start

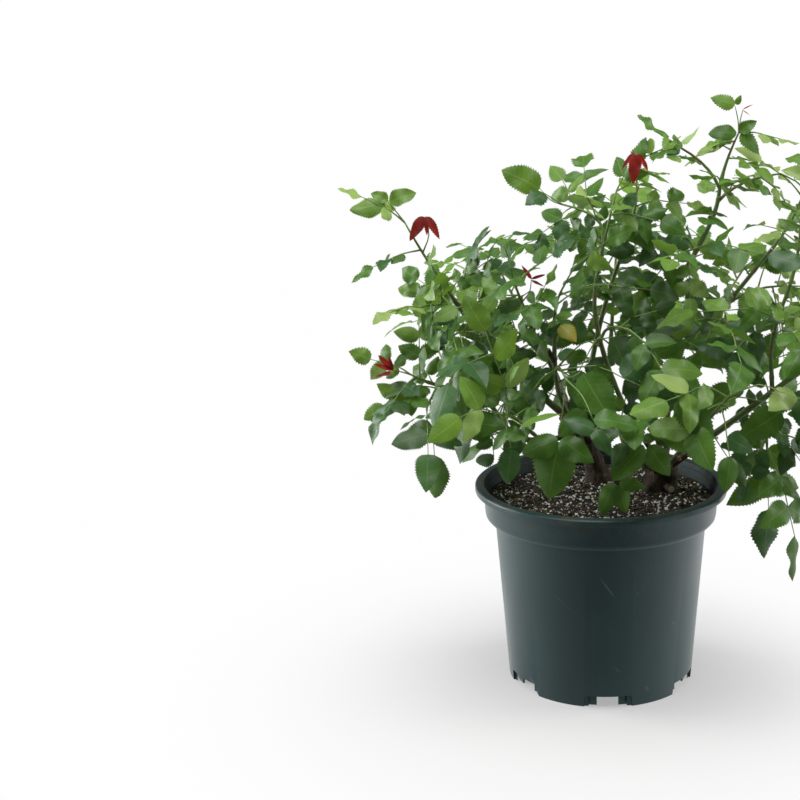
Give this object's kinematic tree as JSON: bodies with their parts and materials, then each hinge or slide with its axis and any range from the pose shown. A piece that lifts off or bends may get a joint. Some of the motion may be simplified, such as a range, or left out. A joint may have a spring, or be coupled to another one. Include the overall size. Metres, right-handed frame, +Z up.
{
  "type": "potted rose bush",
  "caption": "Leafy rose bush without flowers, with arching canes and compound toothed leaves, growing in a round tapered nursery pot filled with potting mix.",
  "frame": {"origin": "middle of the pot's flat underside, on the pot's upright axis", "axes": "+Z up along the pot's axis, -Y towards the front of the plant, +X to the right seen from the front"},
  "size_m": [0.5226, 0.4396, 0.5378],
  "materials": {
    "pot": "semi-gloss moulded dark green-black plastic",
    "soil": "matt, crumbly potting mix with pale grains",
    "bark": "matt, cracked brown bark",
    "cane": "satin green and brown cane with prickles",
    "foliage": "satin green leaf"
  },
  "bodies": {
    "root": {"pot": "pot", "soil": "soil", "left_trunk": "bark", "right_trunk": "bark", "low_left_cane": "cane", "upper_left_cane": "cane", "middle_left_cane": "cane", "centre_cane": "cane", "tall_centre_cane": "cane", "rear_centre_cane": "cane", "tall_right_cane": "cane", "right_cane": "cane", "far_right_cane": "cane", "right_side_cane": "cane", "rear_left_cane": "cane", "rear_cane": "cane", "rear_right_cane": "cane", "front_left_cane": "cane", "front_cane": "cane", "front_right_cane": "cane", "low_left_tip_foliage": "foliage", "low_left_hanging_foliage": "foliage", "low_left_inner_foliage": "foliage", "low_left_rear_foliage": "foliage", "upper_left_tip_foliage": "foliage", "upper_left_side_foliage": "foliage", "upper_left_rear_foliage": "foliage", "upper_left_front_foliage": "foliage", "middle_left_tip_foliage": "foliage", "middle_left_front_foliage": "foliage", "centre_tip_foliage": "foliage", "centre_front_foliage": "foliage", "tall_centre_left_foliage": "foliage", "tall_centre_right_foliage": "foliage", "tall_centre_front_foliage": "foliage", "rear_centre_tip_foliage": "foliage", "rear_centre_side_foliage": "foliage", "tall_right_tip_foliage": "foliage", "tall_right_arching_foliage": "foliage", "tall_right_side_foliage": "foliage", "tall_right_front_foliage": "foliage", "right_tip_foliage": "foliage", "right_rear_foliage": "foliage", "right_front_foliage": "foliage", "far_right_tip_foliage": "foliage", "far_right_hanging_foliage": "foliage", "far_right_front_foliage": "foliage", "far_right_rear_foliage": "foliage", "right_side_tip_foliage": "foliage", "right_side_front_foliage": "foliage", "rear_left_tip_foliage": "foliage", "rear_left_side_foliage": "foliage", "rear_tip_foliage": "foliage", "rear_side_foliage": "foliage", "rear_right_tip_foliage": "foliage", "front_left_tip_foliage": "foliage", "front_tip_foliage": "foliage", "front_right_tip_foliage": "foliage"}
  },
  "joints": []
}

end

> **Short exercise**: Please reproduce the entire listing, exactly as shown.

> **Exercise output**:
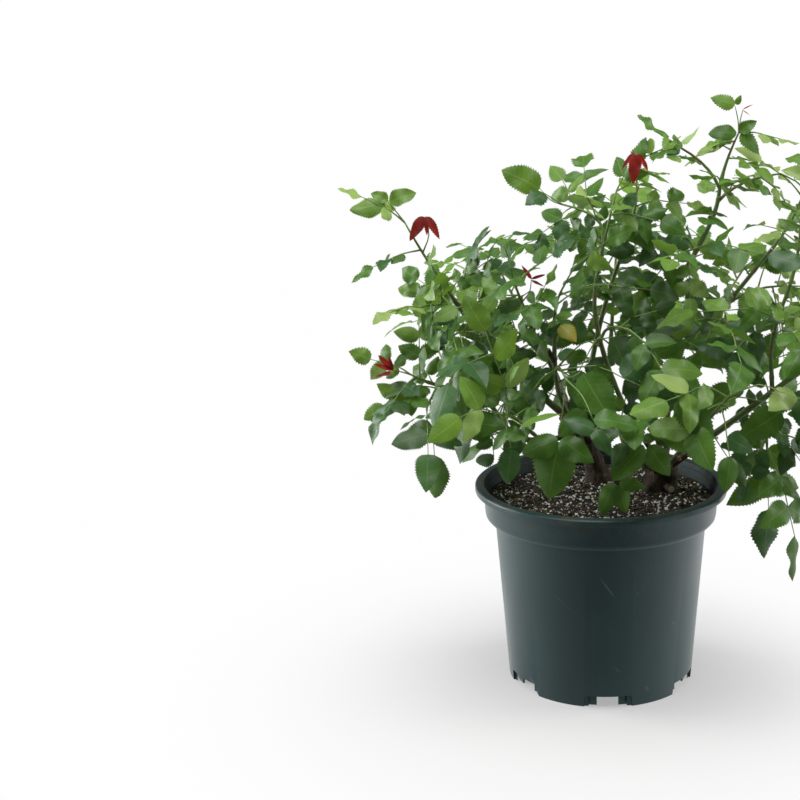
Give this object's kinematic tree as JSON: bodies with their parts and materials, then each hinge or slide with its axis and any range from the pose shown. A piece that lifts off or bends may get a joint. Some of the motion may be simplified, such as a range, or left out. A joint may have a spring, or be coupled to another one. Include the overall size. Metres, right-handed frame, +Z up.
{
  "type": "potted rose bush",
  "caption": "Leafy rose bush without flowers, with arching canes and compound toothed leaves, growing in a round tapered nursery pot filled with potting mix.",
  "frame": {"origin": "middle of the pot's flat underside, on the pot's upright axis", "axes": "+Z up along the pot's axis, -Y towards the front of the plant, +X to the right seen from the front"},
  "size_m": [0.5226, 0.4396, 0.5378],
  "materials": {
    "pot": "semi-gloss moulded dark green-black plastic",
    "soil": "matt, crumbly potting mix with pale grains",
    "bark": "matt, cracked brown bark",
    "cane": "satin green and brown cane with prickles",
    "foliage": "satin green leaf"
  },
  "bodies": {
    "root": {"pot": "pot", "soil": "soil", "left_trunk": "bark", "right_trunk": "bark", "low_left_cane": "cane", "upper_left_cane": "cane", "middle_left_cane": "cane", "centre_cane": "cane", "tall_centre_cane": "cane", "rear_centre_cane": "cane", "tall_right_cane": "cane", "right_cane": "cane", "far_right_cane": "cane", "right_side_cane": "cane", "rear_left_cane": "cane", "rear_cane": "cane", "rear_right_cane": "cane", "front_left_cane": "cane", "front_cane": "cane", "front_right_cane": "cane", "low_left_tip_foliage": "foliage", "low_left_hanging_foliage": "foliage", "low_left_inner_foliage": "foliage", "low_left_rear_foliage": "foliage", "upper_left_tip_foliage": "foliage", "upper_left_side_foliage": "foliage", "upper_left_rear_foliage": "foliage", "upper_left_front_foliage": "foliage", "middle_left_tip_foliage": "foliage", "middle_left_front_foliage": "foliage", "centre_tip_foliage": "foliage", "centre_front_foliage": "foliage", "tall_centre_left_foliage": "foliage", "tall_centre_right_foliage": "foliage", "tall_centre_front_foliage": "foliage", "rear_centre_tip_foliage": "foliage", "rear_centre_side_foliage": "foliage", "tall_right_tip_foliage": "foliage", "tall_right_arching_foliage": "foliage", "tall_right_side_foliage": "foliage", "tall_right_front_foliage": "foliage", "right_tip_foliage": "foliage", "right_rear_foliage": "foliage", "right_front_foliage": "foliage", "far_right_tip_foliage": "foliage", "far_right_hanging_foliage": "foliage", "far_right_front_foliage": "foliage", "far_right_rear_foliage": "foliage", "right_side_tip_foliage": "foliage", "right_side_front_foliage": "foliage", "rear_left_tip_foliage": "foliage", "rear_left_side_foliage": "foliage", "rear_tip_foliage": "foliage", "rear_side_foliage": "foliage", "rear_right_tip_foliage": "foliage", "front_left_tip_foliage": "foliage", "front_tip_foliage": "foliage", "front_right_tip_foliage": "foliage"}
  },
  "joints": []
}